Theoretical Limitations and Extended Discussion
Although lexers and parsers differ theoretically, they can be viewed as different levels in a hierarchy of language processing. The output of one parser (e.g., a token sequence) can become the input symbols for another, higher-level parser. For example, letters generated by a Morse code parser could serve as input to an English word parser. This highlights the core difference in grammatical complexity rather than an absolute boundary.
The limitation of regular grammars is their inability to handle infinitely nested structures, such as matching nested HTML tags. This is because finite state automata would require infinitely many states to track nesting levels. In contrast, context-free grammars overcome this by using a stack (e.g., the call stack in recursive descent parsers) to manage nesting. However, context-free grammars also have limitations, such as difficulty with context-sensitive rules where a variable name might denote a variable or function depending on context.

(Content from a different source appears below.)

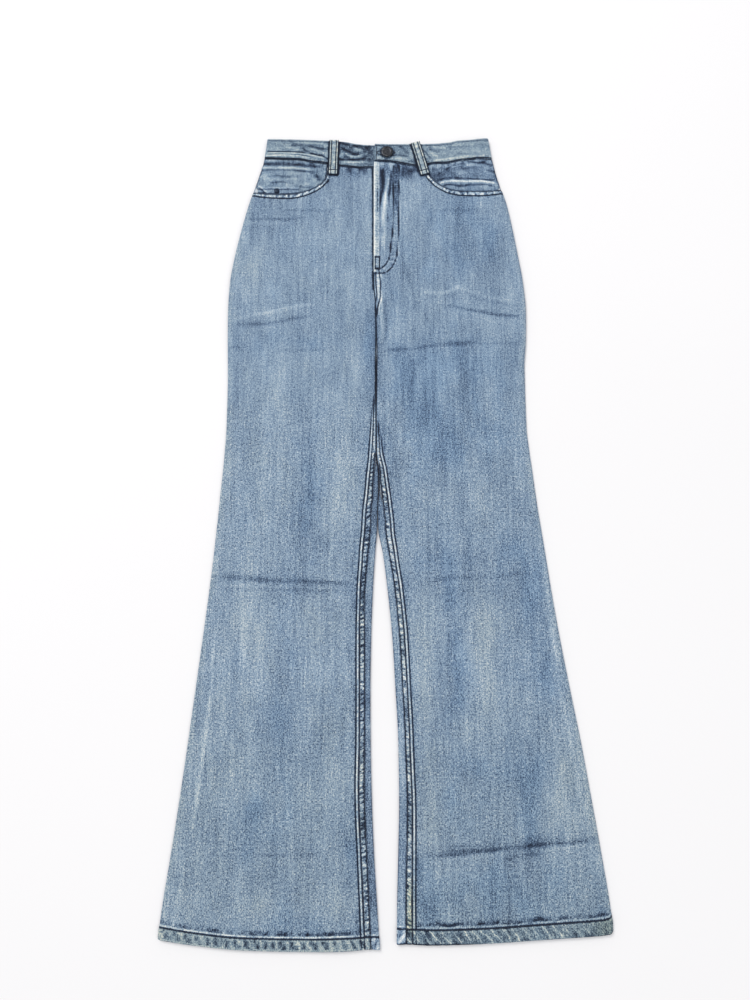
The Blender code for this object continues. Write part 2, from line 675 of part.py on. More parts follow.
def build():
    for obj in list(bpy.data.objects):
        bpy.data.objects.remove(obj, do_unlink=True)
    jeans = bpy.data.collections.new("flared_jeans")
    bpy.context.scene.collection.children.link(jeans)
    denim = material("denim", DENIM, 0.9)
    dark = material("denim_inside", DENIM_DARK, 0.92)
    metal = material("metal", METAL, 0.35, 1.0)
    tape = material("zip_tape", (0.08, 0.1, 0.15), 0.8)

    for side in ("right", "left"):
        sheet(f"front_{side}_leg", front_leg(side), CLOTH, denim, jeans, HEM_ROWS)
        sheet(f"back_{side}_leg", back_leg(side), CLOTH, denim, jeans, HEM_ROWS)
        sheet(f"yoke_{side}", yoke(side), CLOTH, denim, jeans)
        sheet(f"pocket_facing_{side}", facing(side), CLOTH, dark, jeans)
        sheet(f"back_pocket_{side}", back_pocket(side), CLOTH, denim, jeans)
    sheet("coin_pocket", coin_pocket(), CLOTH, denim, jeans)
    sheet("waistband", waistband(), BAND_WALL, denim, jeans)
    for name, *numbers in LOOPS:
        sheet(name, belt_loop(*numbers), CLOTH if numbers[-1] else LOOP_WALL, denim, jeans)
    sheet("fly_shield", fly_shield(), CLOTH, dark, jeans)
    sheet("zip", zip_tape(), 0.8, tape, jeans)
    slider_z = level("back", 450.0) + LAYER + CLOTH / 2 + SEAM + 0.8 + 0.25 + SEAM + 0.5
    rounded_block("zip_slider", (-4.0, FLY["y_top"] - 12, slider_z), (7.0, 11.0, 1.0), 0.3, metal, jeans)

    base = on_facing(RIVET["x"], RIVET["y"] + RIVET["radius"], 1.0) + CLOTH / 2 + SEAM
    r, h = RIVET["radius"], RIVET["height"]
    turned("coin_rivet", [(0, h), (r * 0.55, h), (r * 0.9, h * 0.6), (r, h * 0.2), (r, 0), (0, 0)], (RIVET["x"], RIVET["y"], base), 12, metal, jeans)

    base = BAND_LEVEL["over"] + BAND_WALL / 2 + SEAM
    r, h, n = BUTTON["head_radius"], BUTTON["head_height"], BUTTON["neck_radius"]
    turned(
        "waist_button",
        [(0, 0.6 + h), (r * 0.55, 0.55 + h), (r * 0.88, 0.3 + h), (r, h - 0.2), (r, 0.9), (r * 0.9, 0.6), (n, 0.6), (n, 0), (0, 0)],
        (BUTTON["x"], BUTTON["y"], base),
        20,
        metal,
        jeans,
    )
    for obj in jeans.objects:
        obj.location.x += CENTRE[0] * MM
        obj.location.y += CENTRE[1] * MM


build()
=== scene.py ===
"""Looks of the flared jeans: fine cloth pieces on the CAD solids' form, topstitching,
washed denim, worn metal, a pale floor, soft light and the camera.

The tables and the plain forms repeat those of the CAD source, in millimetres, in the
same frame. "right" and "left" are the wearer's, so the wearer's right is at -X.
Every cloth piece is a grid on its middle surface. fields() adds what wear, seams and
folds do to it: a shift along its normal, a tone (+ worn light and painted highlights,
- dark indigo and painted shade in creases, grooves, crevices and along edges) and the
strength of the fine pucker beside a seam.
"""

import math

import bpy
import numpy as np
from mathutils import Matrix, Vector


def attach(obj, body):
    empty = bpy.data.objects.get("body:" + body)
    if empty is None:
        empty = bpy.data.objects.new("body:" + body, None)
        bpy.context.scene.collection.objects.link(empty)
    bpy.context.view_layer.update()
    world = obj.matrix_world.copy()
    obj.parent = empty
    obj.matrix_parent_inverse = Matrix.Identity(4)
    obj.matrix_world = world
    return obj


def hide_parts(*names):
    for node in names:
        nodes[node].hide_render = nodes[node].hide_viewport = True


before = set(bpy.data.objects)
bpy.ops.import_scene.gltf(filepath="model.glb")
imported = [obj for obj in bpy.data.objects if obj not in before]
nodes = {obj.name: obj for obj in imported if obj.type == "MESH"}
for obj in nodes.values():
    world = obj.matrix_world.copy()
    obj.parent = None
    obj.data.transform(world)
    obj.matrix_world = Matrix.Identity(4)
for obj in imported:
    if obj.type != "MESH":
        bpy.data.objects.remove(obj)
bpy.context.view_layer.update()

MM = 0.001
CLOTH = 1.1
HEM_DEPTH = {"right": 15.0, "left": 19.0}
BAND_WALL = 2.0
LOOP_WALL = 1.6
SEAM = 0.3
LAYER = CLOTH + SEAM
SIDE_ROUND = 5.5
FLY_LIFT = 1.3
CENTRE = (1.0, 0.5)

SECTIONS = [
    # y,   right_out, right_in, right_strip, left_strip, left_in, left_out
    (-570, -293.0, -8.5, 9.6, 10.4, 13.2, 291.0),
    (-520, -288.6, -11.5, 8.8, 9.8, 13.4, 287.6),
    (-450, -279.4, -16.0, 7.8, 9.5, 15.2, 278.6),
    (-380, -270.6, -19.0, 7.9, 9.0, 16.8, 268.4),
    (-310, -262.6, -20.6, 6.4, 7.9, 16.0, 258.0),
    (-240, -255.0, -21.0, 5.9, 8.2, 12.4, 246.0),
    (-170, -247.4, -19.9, 7.3, 8.4, 8.3, 234.6),
    (-110, -241.2, -17.6, 9.5, 8.6, 2.4, 226.0),
    (-60, -236.6, -14.6, 8.2, 7.2, -3.9, 219.6),
    (-22, -233.6, -11.7, 7.6, 8.8, -10.7, 214.6),
    (0, -231.9, -11.3, 7.0, 7.0, -10.9, 211.6),
    (25, -230.2, -10.0, 6.3, 2.8, -9.6, 208.8),
    (55, -227.9, -10.0, 4.9, 0.3, -9.6, 205.6),
    (85, -226.1, -13.0, 0.6, 0.0, -12.6, 202.2),
    (120, -224.8, -13.2, 0.2, 0.0, -12.8, 199.3),
    (165, -224.7, -13.6, 0.0, 0.0, -13.2, 199.0),
    (205, -225.4, -13.4, 0.0, 0.0, -13.0, 199.1),
    (250, -226.8, -13.2, 0.0, 0.0, -12.8, 202.3),
    (295, -227.6, -14.2, 0.0, 0.0, -13.8, 203.5),
    (335, -226.2, -17.2, 0.0, 0.0, -16.8, 200.8),
    (380, -219.6, -17.2, 0.0, 0.0, -16.8, 194.3),
    (420, -211.2, -17.2, 0.0, 0.0, -16.8, 187.8),
    (460, -201.4, -17.2, 0.0, 0.0, -16.8, 180.0),
    (500, -188.8, -17.2, 0.0, 0.0, -16.8, 167.6),
    (535, -180.0, -17.2, 0.0, 0.0, -16.8, 159.9),
    (570, -176.2, -17.2, 0.0, 0.0, -16.8, 154.8),
]
COLUMN = {"right_out": 1, "right_in": 2, "right_strip": 3, "left_strip": 4, "left_in": 5, "left_out": 6}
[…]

In practice, engineers often use context-free grammars as a base and handle context-sensitive aspects through additional mechanisms like symbol tables. Moreover, newer technologies like scannerless GLR parsers attempt to unify lexing and parsing, but may introduce performance overhead. Thus, traditional regex-based lexers remain valuable in resource-constrained scenarios or when processing large volumes of text.
In summary, the theoretical differences between lexers and parsers primarily manifest in grammatical processing capabilities, but in practical applications, they collaborate through layered approaches to achieve complex language processing tasks. Understanding these differences helps developers choose appropriate tools and techniques for efficiently designing and implementing compilers, interpreters, or other language processing systems.